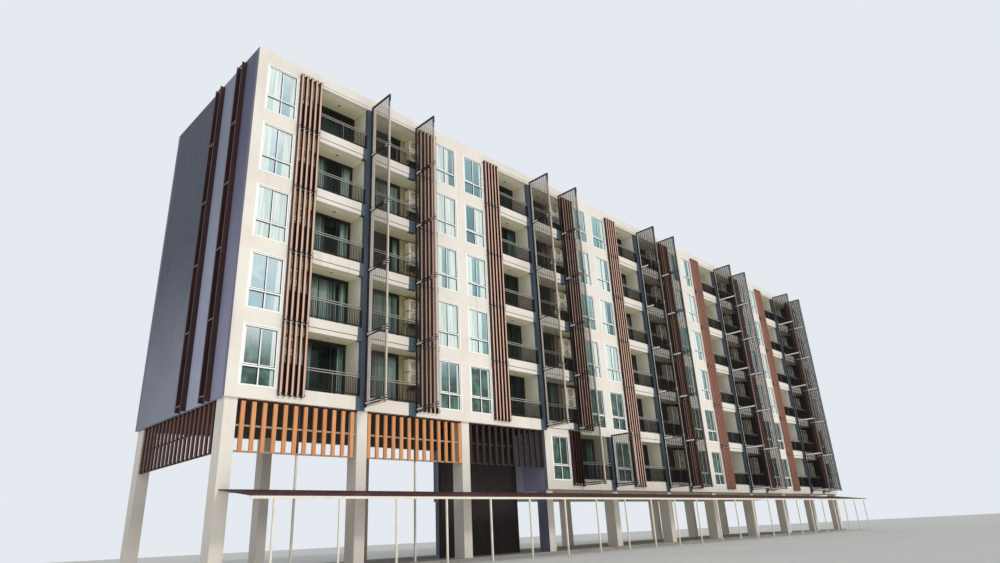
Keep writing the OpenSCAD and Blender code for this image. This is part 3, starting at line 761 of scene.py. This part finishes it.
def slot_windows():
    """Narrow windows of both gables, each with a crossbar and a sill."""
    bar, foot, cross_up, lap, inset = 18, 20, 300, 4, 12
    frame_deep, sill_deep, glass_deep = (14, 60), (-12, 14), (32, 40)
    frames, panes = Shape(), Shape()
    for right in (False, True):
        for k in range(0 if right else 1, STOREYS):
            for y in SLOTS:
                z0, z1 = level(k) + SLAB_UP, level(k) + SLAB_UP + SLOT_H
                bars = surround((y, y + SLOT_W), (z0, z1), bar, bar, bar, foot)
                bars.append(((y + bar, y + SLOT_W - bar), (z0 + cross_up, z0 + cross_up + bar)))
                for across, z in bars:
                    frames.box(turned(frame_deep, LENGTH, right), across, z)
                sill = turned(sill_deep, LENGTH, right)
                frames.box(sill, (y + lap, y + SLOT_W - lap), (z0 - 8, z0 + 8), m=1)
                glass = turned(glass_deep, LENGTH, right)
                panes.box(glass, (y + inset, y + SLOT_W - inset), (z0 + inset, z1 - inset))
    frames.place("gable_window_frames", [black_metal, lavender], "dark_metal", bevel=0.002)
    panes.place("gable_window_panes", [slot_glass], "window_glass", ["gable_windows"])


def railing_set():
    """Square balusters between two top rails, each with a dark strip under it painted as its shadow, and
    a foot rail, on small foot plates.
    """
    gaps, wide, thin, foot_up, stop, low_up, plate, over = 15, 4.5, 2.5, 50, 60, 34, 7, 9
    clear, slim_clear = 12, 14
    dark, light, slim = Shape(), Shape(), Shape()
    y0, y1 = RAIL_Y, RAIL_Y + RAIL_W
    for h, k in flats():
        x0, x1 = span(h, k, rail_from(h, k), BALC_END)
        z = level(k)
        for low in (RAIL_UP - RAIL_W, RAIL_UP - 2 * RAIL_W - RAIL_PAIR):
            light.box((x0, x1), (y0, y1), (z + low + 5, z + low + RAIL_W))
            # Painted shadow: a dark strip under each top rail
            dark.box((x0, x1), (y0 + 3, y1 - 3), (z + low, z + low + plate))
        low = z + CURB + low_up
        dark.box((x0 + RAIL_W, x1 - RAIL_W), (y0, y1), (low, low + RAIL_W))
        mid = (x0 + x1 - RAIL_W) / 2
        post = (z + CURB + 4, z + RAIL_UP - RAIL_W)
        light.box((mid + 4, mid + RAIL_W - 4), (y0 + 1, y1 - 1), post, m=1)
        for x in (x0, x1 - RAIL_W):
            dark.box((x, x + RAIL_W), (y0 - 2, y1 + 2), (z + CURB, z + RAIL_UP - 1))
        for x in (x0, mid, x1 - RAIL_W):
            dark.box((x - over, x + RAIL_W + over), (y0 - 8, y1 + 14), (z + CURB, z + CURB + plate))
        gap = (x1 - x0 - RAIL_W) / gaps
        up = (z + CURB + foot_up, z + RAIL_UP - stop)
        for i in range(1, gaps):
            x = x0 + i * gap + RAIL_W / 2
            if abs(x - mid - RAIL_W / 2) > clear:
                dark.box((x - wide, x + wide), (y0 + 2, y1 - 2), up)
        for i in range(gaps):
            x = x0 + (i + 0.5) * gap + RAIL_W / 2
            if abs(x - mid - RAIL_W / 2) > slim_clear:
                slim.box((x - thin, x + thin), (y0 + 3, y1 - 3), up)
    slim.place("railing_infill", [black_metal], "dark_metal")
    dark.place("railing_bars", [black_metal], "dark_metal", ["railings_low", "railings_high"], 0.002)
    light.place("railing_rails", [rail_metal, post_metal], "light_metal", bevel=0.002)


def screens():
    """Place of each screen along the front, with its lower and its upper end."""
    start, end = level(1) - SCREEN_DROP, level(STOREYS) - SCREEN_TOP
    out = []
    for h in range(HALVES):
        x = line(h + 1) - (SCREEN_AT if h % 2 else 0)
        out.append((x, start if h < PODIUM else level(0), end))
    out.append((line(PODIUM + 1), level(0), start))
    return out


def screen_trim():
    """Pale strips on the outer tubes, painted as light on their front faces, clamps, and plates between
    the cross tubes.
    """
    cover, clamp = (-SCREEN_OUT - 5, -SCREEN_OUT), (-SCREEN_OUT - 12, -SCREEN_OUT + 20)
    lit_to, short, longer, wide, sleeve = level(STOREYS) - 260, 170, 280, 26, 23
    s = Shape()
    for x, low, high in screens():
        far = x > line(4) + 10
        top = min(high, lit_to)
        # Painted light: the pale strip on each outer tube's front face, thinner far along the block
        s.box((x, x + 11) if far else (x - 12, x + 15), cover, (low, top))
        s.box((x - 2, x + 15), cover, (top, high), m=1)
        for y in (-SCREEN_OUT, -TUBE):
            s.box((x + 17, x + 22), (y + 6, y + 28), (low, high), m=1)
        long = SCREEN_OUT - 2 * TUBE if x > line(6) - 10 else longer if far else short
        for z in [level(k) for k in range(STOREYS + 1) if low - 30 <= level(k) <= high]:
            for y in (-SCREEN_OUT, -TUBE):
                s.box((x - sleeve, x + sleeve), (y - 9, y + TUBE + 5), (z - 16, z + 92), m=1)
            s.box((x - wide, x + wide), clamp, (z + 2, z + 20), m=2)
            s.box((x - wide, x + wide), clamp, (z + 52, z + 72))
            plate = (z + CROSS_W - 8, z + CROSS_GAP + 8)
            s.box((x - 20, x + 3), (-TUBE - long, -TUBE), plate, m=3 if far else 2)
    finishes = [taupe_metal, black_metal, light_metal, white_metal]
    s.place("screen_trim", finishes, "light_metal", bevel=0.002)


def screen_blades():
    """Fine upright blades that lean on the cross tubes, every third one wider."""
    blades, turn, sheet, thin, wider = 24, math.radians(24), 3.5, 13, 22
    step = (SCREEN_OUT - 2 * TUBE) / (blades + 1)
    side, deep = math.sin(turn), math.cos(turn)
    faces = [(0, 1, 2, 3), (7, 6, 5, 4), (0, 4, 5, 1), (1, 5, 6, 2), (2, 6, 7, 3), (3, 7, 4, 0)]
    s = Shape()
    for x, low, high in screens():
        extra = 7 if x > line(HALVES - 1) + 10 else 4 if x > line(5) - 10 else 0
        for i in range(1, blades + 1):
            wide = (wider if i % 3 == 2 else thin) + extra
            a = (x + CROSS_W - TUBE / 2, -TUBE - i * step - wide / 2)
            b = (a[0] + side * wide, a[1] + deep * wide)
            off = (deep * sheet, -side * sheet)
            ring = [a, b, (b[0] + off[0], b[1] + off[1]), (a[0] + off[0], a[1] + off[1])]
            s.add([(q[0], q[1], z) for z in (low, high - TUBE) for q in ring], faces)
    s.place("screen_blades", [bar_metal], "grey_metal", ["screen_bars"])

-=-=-

The request: Show all lines above holding "finishes".

The answer:
Keep writing the OpenSCAD and Blender code for this image. This is part 3, starting at line 761 of scene.py. This part finishes it.
    finishes = [taupe_metal, black_metal, light_metal, white_metal]
    s.place("screen_trim", finishes, "light_metal", bevel=0.002)